Engaging via a personal service company
Gannons advised a commodities trading company based in the UK on whether to engage its trading staff through personal service companies.
Our UK client was the subsidiary of a multinational commodities company. This company provided trading services to other, offshore group companies. Our client engaged individual traders based in the UK as self-employed consultants. The group’s overseas in-house counsel instructed us to review these traders’ contracts. In addition, they wanted our advice concerning one trader’s proposal. This was whether to engage him through his own personal service company.
This was a complex case, requiring us to use many aspects of our expertise. We used our knowledge of employment status, tax liability, the application of IR35, and the incorporation and enforceability of both restrictive covenants and confidentiality provisions, in order to help our client.
We also reviewed the existing contracts and working arrangements. The contracts were inadequate and didn’t protect our client’s interests.
The dealers enjoyed daily contact with important clients. The business depended upon these relationships. In addition, the dealers could access commercially sensitive information.
However, there were no covenants restricting dealers from poaching clients. Nor were there practical provisions to protect trade sensitive information. For example, our client did not expressly forbid workers to take confidential documents off the business’ premises. We reviewed these working arrangements and implemented new contracts.
Employment status can be complex to determine. Reviewing employees’ normal working practices can reveal whether HMRC and employment tribunals will see workers as employees, and not self-employed people working on their own account.
In summary, there was a significant risk for our client that HMRC or employment tribunals could deem all their traders as employees in light of employment legislation.
Determining employment status
There were many reasons for determining that HMRC and employment tribunals would see the traders as being employees of our client.
Firstly, our client contracted the dealers directly to turn up to work from 9-5, Monday to Friday. These dealers worked solely for our client on a continuous, rather than ad-hoc basis. The work that they did for our client was also solely their responsibility – as in no other employees of the company could and would perform their duties. They had also worked on this basis for some time and become an integral part of our client’s organisation.
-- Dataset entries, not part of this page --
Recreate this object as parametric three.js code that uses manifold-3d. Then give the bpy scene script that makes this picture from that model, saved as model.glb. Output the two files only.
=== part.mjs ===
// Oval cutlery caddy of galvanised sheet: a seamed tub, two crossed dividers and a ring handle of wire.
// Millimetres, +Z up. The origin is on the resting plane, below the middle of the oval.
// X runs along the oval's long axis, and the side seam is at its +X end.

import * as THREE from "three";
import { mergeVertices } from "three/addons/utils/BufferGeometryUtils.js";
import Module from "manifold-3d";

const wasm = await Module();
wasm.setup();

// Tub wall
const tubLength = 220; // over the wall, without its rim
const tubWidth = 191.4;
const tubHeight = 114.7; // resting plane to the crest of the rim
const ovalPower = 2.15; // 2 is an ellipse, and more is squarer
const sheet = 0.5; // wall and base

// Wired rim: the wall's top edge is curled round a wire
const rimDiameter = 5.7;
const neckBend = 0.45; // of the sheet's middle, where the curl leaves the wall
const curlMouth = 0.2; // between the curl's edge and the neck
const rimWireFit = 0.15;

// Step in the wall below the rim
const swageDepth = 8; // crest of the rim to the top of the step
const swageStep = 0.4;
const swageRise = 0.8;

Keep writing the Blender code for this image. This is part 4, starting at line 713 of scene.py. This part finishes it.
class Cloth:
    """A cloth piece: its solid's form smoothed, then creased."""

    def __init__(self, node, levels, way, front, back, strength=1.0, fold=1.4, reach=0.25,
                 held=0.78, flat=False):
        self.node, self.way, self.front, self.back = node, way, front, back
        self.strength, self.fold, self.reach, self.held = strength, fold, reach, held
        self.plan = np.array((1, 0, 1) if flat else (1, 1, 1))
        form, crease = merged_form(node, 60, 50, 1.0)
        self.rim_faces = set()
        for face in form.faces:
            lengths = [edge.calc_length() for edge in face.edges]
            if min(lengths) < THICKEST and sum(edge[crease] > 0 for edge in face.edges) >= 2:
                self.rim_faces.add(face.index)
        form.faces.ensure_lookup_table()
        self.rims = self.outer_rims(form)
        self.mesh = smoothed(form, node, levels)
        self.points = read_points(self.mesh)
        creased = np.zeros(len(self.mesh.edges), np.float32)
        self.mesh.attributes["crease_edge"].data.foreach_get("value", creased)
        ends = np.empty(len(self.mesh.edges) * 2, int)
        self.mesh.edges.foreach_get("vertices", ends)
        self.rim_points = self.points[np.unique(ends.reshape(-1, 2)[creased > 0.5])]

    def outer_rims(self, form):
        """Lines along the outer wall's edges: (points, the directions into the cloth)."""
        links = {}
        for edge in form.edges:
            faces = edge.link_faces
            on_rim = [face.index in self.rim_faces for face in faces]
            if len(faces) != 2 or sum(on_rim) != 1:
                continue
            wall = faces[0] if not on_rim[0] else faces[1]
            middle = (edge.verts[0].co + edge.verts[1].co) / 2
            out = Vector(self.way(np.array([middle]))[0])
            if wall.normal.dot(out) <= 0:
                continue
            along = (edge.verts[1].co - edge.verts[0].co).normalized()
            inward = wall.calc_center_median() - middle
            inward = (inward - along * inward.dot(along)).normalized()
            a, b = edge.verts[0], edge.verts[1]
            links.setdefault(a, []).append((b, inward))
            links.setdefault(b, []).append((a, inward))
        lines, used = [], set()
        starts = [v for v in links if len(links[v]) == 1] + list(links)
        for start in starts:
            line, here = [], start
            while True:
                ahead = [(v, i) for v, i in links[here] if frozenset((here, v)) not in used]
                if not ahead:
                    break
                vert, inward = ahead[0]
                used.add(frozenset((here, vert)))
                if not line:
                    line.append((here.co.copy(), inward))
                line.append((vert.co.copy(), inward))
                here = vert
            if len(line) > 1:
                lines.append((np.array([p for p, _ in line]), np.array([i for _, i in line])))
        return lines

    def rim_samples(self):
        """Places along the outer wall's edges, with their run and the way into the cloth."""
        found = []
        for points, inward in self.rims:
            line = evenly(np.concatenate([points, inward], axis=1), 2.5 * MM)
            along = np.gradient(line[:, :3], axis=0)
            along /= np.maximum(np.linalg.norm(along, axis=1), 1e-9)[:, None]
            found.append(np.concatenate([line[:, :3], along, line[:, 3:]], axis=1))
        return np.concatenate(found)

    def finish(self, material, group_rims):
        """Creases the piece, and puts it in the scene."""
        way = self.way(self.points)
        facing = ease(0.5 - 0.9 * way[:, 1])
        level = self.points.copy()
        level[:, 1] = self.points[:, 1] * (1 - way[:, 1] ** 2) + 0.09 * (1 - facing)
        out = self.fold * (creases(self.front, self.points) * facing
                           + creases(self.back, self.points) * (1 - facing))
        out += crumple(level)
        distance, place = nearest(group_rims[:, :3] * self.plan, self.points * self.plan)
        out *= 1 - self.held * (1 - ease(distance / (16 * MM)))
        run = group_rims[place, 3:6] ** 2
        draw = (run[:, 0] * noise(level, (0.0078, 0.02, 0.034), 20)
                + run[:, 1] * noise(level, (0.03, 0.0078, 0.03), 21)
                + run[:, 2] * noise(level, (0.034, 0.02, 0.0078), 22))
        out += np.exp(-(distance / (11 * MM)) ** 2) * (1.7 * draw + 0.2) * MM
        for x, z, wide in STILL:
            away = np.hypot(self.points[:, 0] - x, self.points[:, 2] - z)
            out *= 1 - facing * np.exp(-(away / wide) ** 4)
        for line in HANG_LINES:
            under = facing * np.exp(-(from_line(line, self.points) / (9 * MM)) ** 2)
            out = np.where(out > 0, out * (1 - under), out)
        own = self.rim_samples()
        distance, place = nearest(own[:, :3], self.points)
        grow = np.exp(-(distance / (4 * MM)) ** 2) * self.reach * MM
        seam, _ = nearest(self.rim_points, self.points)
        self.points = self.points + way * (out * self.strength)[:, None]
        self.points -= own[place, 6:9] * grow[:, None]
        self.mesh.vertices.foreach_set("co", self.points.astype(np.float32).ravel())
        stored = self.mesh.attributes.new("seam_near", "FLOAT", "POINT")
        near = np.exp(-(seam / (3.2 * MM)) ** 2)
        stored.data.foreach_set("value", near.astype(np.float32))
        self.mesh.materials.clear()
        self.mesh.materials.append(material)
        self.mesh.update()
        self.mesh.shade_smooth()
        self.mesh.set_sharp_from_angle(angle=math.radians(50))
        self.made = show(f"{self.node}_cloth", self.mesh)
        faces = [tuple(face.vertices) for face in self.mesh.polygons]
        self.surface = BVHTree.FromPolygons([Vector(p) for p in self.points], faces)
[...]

The most compelling reason though, was the remuneration that the dealers received for performing their duties. Whilst the contracts entitled the dealers to a commission, part of this was set out as a “guaranteed advance commission.” This amounted to fixed monthly payments which could not be recouped after payment, i.e. a salary. An entitlement to a salary is seen as a clear indicator of employment, rather than self-employment.
This meant that, in this instance, there was a significant risk of our client being liable as the dealers’ employer.
Personal service company to engage workers
In these circumstances, we could only recommend our client accommodated the broker who wished to be engaged through his own personal service company. We advise our client to likewise engage his colleagues on this same basis.
Engaging the workers through an intermediary company in which they have a material interest, protected our client’s tax liabilities from IR35 legislation. So, if an employment relationship was deemed to exist between our client and a worker, the intermediary company would be liable for PAYE and NI, not our client.
In addition, where there is a contract in place between our client and a worker’s company, a court is less likely to consider there to be a direct employment contract between our client and any workers. This thereby limited our client’s liability under employment protection legislation.
We negotiated an agreement for our client to engage the traders through their own personal service companies. Such arrangements can be mutually beneficial.
The broker who first asked to be engaged through his own personal service company would gain beneficial tax advantages. Even after incorporation and administrative costs, there was a net financial benefit. The other consultants reached the same conclusion. They agreed to enter the proposed arrangement, subject to the terms of the relevant contracts.
Personal service company contracts
The contracts between our client and the personal service companies required careful drafting. We needed to strike a balance. In order to limit their liability for tax and employment protection, our client needed to avoid a contractual relationship which could be interpreted as them having their workers as employees.
However, the contracts needed to be sufficiently binding. Important contract provisions, such as restrictive covenants and confidentiality obligations needed to bind the workers. If such provisions only bound the worker’s personal service companies then the provisions risk being ineffective. The individual worker may well be able to circumvent them.
In general, the contracts needed to be for the supply of services. They should not be for the supply of personnel, particularly to avoid liability under the Agency Workers Regulations. They also needed to avoid provisions which could indicate an employment relationship, such as the fixed remuneration provisions that they previously contained. However, they should include provisions to indicate a commercial, rather than an employment relationship. For instance, the workers’ companies should have, and bear the expense of, professional indemnity insurance.
Ultimately, both we and our client believed that our contract documentation properly reflected the commercial arrangement that the parties agreed to. Furthermore, it limited our client’s liability, in particular their liability for tax and employment protection. This protected our client’s legitimate business interests.